THERE is still “much to be achieved” in building up export markets for UK beef, according to a new report.

The National Farmers’ Union (NFU) this week published a report which holds out the prospect of future growth for the industry, now clawing its way back from the devastating financial impact of the now eradicated UK BSE disease outbreak, which effectively resulted in the British herd being all but wiped out in a huge cull. A European Union export ban was finally lifted six years ago.

The report, entitled Bullish Prospects: A vision for the beef industry, sets out how it thinks the industry should capitalise on a growing demand for red meat, although it stresses that the document should not be seen as a blueprint for such a diverse sector.

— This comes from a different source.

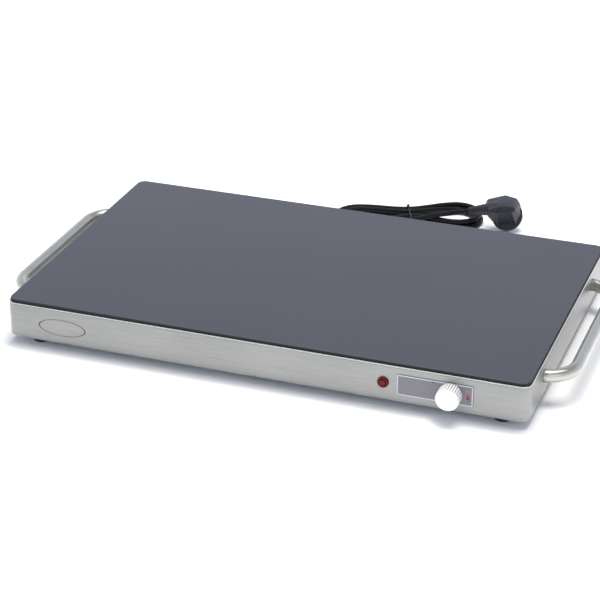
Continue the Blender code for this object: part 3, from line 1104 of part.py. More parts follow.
def plug_frame():
    """Middle and directions of the plug: along the neck, out along the pins, up to the ridge."""
    pins = Vector((math.sin(PLUG_HEADING) * math.cos(PLUG_DIP), math.cos(PLUG_HEADING) * math.cos(PLUG_DIP),
                   -math.sin(PLUG_DIP)))
    level = pins.cross(Vector((0, 0, 1))).normalized()
    along = Matrix.Rotation(PLUG_ROLL, 3, -pins) @ level
    ridge = along.cross(pins)
    middle = Vector((GLAND_X, REAR, 0)) + Vector(PLUG_FROM_GLAND)
    neck = middle - along * PLUG_NECK_REACH + ridge * PLUG_NECK_RISE - pins * PLUG_NECK_BACK
    return {"along": along, "pins": pins, "ridge": ridge, "middle": middle, "neck": neck}


def facing(x_way, y_way, z_way):
    """Euler turn that lays a piece's own X, Y and Z along three directions."""
    return Matrix((x_way, y_way, z_way)).transposed().to_euler()


def build_cord(black, tie_plastic, brass):
    """Free stretch, hank, twist tie and the moulded plug with its pins."""
    free = cord_route()
    tube("mains_cord", free, CORD_DIAMETER, black)
    path = hank_path()
    gap, length = least_gap(path, CORD_DIAMETER)
    print("cord_hank: least gap to itself %.2f mm, length %.3f m" % (gap * 1000, length))
    print("mains_cord: length %.3f m" % sum((q - p).length for p, q in zip(free, free[1:])))
    tube("cord_hank", path, CORD_DIAMETER, black, sides=1)

    around = CORD_DIAMETER / 2 + TIE_GAP + TIE_DIAMETER / 2
    near = hank_point(HANK_LOOPS + (1 - TIE_FLANK_SHARE) / 4)[1] - around
    far = hank_point(HANK_LOOPS - (2 - TIE_FLANK_SHARE) / 4)[1] + around
    low = HANK_FLOOR_GAP + HANK_TIE_LIFT - TIE_GAP - TIE_DIAMETER / 2
    high = HANK_FLOOR_GAP + HANK_TIE_LIFT + HANK_LAYER_STEP + CORD_DIAMETER + TIE_GAP + TIE_DIAMETER / 2
    corner = CORD_DIAMETER / 2
    twist = far * TIE_TWIST_SHARE
    loop = [(twist, high)]
    for turn, sv, sw in ((1, -1, 1), (2, -1, -1), (3, 1, -1), (0, 1, 1)):
        for i in range(4):
            angle = QUARTER_TURN * (turn + i / 3)
            v = (near + corner if sv < 0 else far - corner) + corner * math.cos(angle)
            w = (high - corner if sw > 0 else low + corner) + corner * math.sin(angle)
            loop.append((v, w))
    beside = twist + TIE_DIAMETER + TIE_GAP
    loop.append((beside, high))
    tails = [(0, twist - TIE_TAIL_SPREAD / 2, high + TIE_TAIL),
             (0, beside + TIE_TAIL_SPREAD / 2, high + TIE_TAIL)]
    points = [hank_world(*tails[0])] + [hank_world(0, v, w) for v, w in loop] + [hank_world(*tails[1])]
    tube("twist_tie", points, TIE_DIAMETER, tie_plastic, sides=1)

    build_plug(black, brass)


def build_plug(black, brass):
    """Round face, faceted grip and ribbed neck in one moulding, with the two pins."""
    frame = plug_frame()
    along, pins, ridge, middle = frame["along"], frame["pins"], frame["ridge"], frame["middle"]
    to_pins = facing(along, -ridge, pins)
    from_pins = facing(along, ridge, -pins)
    face = [(0, PLUG_FACE_THICKNESS), (PLUG_FACE_RADIUS - PLUG_FACE_EDGE, PLUG_FACE_THICKNESS),
            (PLUG_FACE_RADIUS, PLUG_FACE_THICKNESS - PLUG_FACE_EDGE), (PLUG_FACE_RADIUS, PLUG_FACE_EDGE),
            (PLUG_FACE_RADIUS - PLUG_FACE_EDGE, 0), (0, 0)]
    plug = turned("plug_body", face, black, middle, to_pins, steps=28)

    outline_points = [(x * PLUG_GRIP_SIZE, y * PLUG_GRIP_SIZE) for x, y in PLUG_GRIP_SHARES]
    depth = PLUG_GRIP_LENGTH + PLUG_FACE_THICKNESS / 2
    grip = flat_curve("plug_grip", [outline_points], depth, black,
                      middle - pins * (PLUG_GRIP_LENGTH - PLUG_FACE_THICKNESS / 2) / 2, from_pins)
    for vertex in grip.data.vertices:
        if vertex.co.z > 0:
            vertex.co.x *= PLUG_GRIP_BACK_SHARE
            vertex.co.y *= PLUG_GRIP_BACK_SHARE
    round_edges(grip, PLUG_GRIP_EDGE)
    cut(plug, hide_tool(settle(grip)), "UNION")

    ribbed = PLUG_NECK_REACH - PLUG_RIBBED_LENGTH
    neck = [(0, PLUG_NECK_REACH), (PLUG_NECK_TIP, PLUG_NECK_REACH)]
    pitch = PLUG_RIBBED_LENGTH / (PLUG_RIBS + 1)
    for rib in range(PLUG_RIBS):
        level = PLUG_NECK_REACH - pitch * (rib + 1)
        radius = PLUG_NECK_TIP + (PLUG_NECK_WAIST - PLUG_NECK_TIP) * (rib + 1) / (PLUG_RIBS + 1)
        neck += [(radius, level + pitch / 4), (radius - PLUG_RIB_DEPTH, level + pitch / 4),
                 (radius - PLUG_RIB_DEPTH, level - pitch / 4), (radius, level - pitch / 4)]
    neck += [(PLUG_NECK_WAIST, ribbed), (PLUG_NECK_ROOT, PLUG_FACE_RADIUS * 0.9),
             (PLUG_NECK_ROOT, PLUG_NECK_ROOT), (0, PLUG_NECK_ROOT)]
    axis = middle + ridge * PLUG_NECK_RISE - pins * PLUG_NECK_BACK
    stem = turned("plug_neck", neck, black, axis, facing(ridge, pins, -along), steps=16)
    cut(plug, hide_tool(stem), "UNION")

    pin_face = middle + pins * PLUG_FACE_THICKNESS
    for name, way in (("lower", -1), ("upper", 1)):
        at = pin_face + ridge * way * PLUG_PIN_PITCH / 2
        cut(plug, drill("pin_socket", PLUG_PIN_RADIUS + FIT, PLUG_PIN_SOCKET + OVERRUN, at + pins * OVERRUN,
                        from_pins, sides=12))
        pin = [(0, PLUG_PIN_LENGTH), (PLUG_PIN_RADIUS * 0.6, PLUG_PIN_LENGTH),
               (PLUG_PIN_RADIUS, PLUG_PIN_LENGTH - PLUG_PIN_RADIUS),
               (PLUG_PIN_RADIUS, -PLUG_PIN_SOCKET + FIT), (0, -PLUG_PIN_SOCKET + FIT)]
        turned("plug_pin_" + name, pin, brass, at, to_pins, steps=12)
    cut(plug, drill("earth_socket", PLUG_EARTH_HOLE, PLUG_EARTH_DEPTH + OVERRUN,
                    pin_face + pins * OVERRUN + along * PLUG_EARTH_OFFSET, from_pins, sides=12))


def main():
    start_scene()
    steel = finish_of("brushed_stainless", (0.62, 0.63, 0.62), 0.32, 1.0)
    bar_steel = finish_of("satin_stainless_bar", (0.66, 0.66, 0.65), 0.25, 1.0)
    glass = finish_of("dark_ceramic_glass", (0.11, 0.12, 0.15), 0.10, 0.0)
    rubber = finish_of("black_rubber", (0.02, 0.02, 0.02), 0.70, 0.0)
    zinc = finish_of("zinc_plated_steel", (0.60, 0.60, 0.58), 0.35, 1.0)
    galvanised = finish_of("galvanised_sheet", (0.50, 0.51, 0.52), 0.50, 1.0)
    aluminium = finish_of("rolled_aluminium", (0.75, 0.76, 0.77), 0.35, 1.0)
    bakelite = finish_of("dark_moulded_plastic", (0.05, 0.05, 0.05), 0.45, 0.0)
    ceramic = finish_of("cream_terminal_plastic", (0.75, 0.72, 0.64), 0.50, 0.0)
    cord_black = finish_of("black_cord_sheath", (0.03, 0.03, 0.035), 0.50, 0.0)

    build_housing(steel)
    build_top(glass, finish_of("grey_silicone", (0.10, 0.10, 0.11), 0.60, 0.0), aluminium)
    build_element(galvanised, zinc, finish_of("element_sheath", (0.25, 0.22, 0.20), 0.45, 1.0))
    build_insulation(finish_of("ceramic_wool", (0.85, 0.84, 0.80), 0.95, 0.0))
    build_base(galvanised, rubber, zinc)
    build_handles(bar_steel, zinc)
    build_knob(finish_of("bright_knob", (0.86, 0.87, 0.86), 0.18, 1.0), bar_steel, zinc, bakelite)
    build_front_trim(finish_of("printed_label", (0.29, 0.28, 0.31), 0.40, 0.0),
                     finish_of("red_lens", (0.45, 0.01, 0.02), 0.15, 0.0), bakelite)
    build_supply(rubber, ceramic, zinc)
    brown = finish_of("brown_wire", (0.20, 0.08, 0.03), 0.45, 0.0)
    blue = finish_of("blue_wire", (0.03, 0.12, 0.45), 0.45, 0.0)
    green = finish_of("green_yellow_wire", (0.25, 0.45, 0.05), 0.45, 0.0)
    build_wiring(brown, blue, green)
    build_sensor(finish_of("copper", (0.72, 0.40, 0.25), 0.30, 1.0))
    build_cord(cord_black, finish_of("tie_plastic", (0.55, 0.56, 0.58), 0.40, 0.0),
               finish_of("nickel_pins", (0.72, 0.70, 0.64), 0.25, 1.0))


main()
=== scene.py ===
"""Electric food warmer tray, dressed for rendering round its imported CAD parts.

Metres, +Z up, the floor at 0, the controls facing -Y. Camera and cord come first, then the
finishes, then the pieces that take the place of plainer CAD nodes.
"""

import math

import bmesh
import bpy
from mathutils import Matrix, Vector


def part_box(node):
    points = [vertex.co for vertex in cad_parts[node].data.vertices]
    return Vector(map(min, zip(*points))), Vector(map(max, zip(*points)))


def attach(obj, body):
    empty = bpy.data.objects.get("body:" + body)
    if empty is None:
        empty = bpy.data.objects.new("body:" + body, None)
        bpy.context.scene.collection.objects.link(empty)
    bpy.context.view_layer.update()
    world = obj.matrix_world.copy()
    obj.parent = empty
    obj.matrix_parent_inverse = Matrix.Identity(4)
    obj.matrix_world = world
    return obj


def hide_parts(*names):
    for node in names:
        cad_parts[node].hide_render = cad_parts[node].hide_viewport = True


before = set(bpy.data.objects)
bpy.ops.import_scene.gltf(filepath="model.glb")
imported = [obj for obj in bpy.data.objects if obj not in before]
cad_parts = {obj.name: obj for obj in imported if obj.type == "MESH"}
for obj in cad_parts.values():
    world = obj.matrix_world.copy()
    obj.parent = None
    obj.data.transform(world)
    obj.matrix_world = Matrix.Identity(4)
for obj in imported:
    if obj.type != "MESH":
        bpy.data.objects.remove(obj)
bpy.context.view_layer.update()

# Camera at the photograph's place, in metres, and the way it looks
CAMERA_PLACE = (0.6798, -1.9250, 1.0209)
CAMERA_AIM = (-0.304641, 0.844847, -0.439804)
CAMERA_LENS = 118.324           # mm
SENSOR_WIDTH = 36               # mm

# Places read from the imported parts
SHELL_LOW, SHELL_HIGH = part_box("housing_shell")
LEFT, FRONT, SHELL_FOOT = SHELL_LOW
RIGHT, REAR, SHELL_TOP = SHELL_HIGH
BODY_Y = (FRONT + REAR) / 2
MIDDLE_HEIGHT = (SHELL_FOOT + SHELL_TOP) / 2
FIT = 0.0003                    # gap between pieces that touch
HALF_TURN = math.pi
QUARTER_TURN = math.pi / 2
TO_FRONT = (QUARTER_TURN, 0, 0)
TO_REAR = (-QUARTER_TURN, 0, 0)

# The folded band, the knob and the print
SHEET = 0.0010                  # steel gauge
CORNER_RADIUS = 0.0110
BEND_RADIUS = 0.0014
FLANGE_WIDTH = 0.0095
HEM_RADIUS = 0.00072
KNOB_RIBS = 28
PRINT_LIFT = 0.00003            # print above its film
INK = 0.00005                   # print's thickness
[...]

Suffolk-based farmer Andrew Blenkiron, estate director at the Euston Estate, near Thetford, was involved in drawing up the report as a member of the NFU’s national livestock commmittee.

He believes there is the potential to build up the UK beef industry to pre-BSE days but that it would take “probably a decade” to get there, given that the volume of supply would need to be built up.

“It’s a slow old process,” he said.

The report reasons that with the world population on the rise, demand for red meat will also increase, and as a strong grass-growing nation, the UK is “ideally placed” to respond to bullish market signals.

“The beef industry has a positive tale to tell, becoming increasingly environmentally efficient with high standards of animal welfare,” it says.

The majority of UK beef is consumed in the UK, it says, but the main drivers of UK beef prices over the last year have come from increased access to international markets, coupled with a decline in challenge from other countries due to a fall in cattle numbers, it adds. In 2011, 935,000 tonnes of UK beef was joined by 381,000 tonnes of imported beef. Out of that, 1,142,000 tonnes was consumed here while 174,000 tonnes was exported, according to official figures.

The Netherlands and the Republic of Ireland are the largest export markets. Ireland is also the main beef exporter into the UK, sending more than all other countries combined. Most of the exported beef is subjected to more processing before being sold on to other countries.

Exports to other countries are up, the report says, and China and Russia present “strong opportunities in the future”. If these exports could be achieved, it would add more value into the chain, according to the study.

But farmers will have to wrestle with volatile exchange rates, rising feed prices, problems with red tape, the high costs of TB infections and the ever-present threat of third country beef imports, with TB one of the biggest challenges facing the cattle industry at present, it says.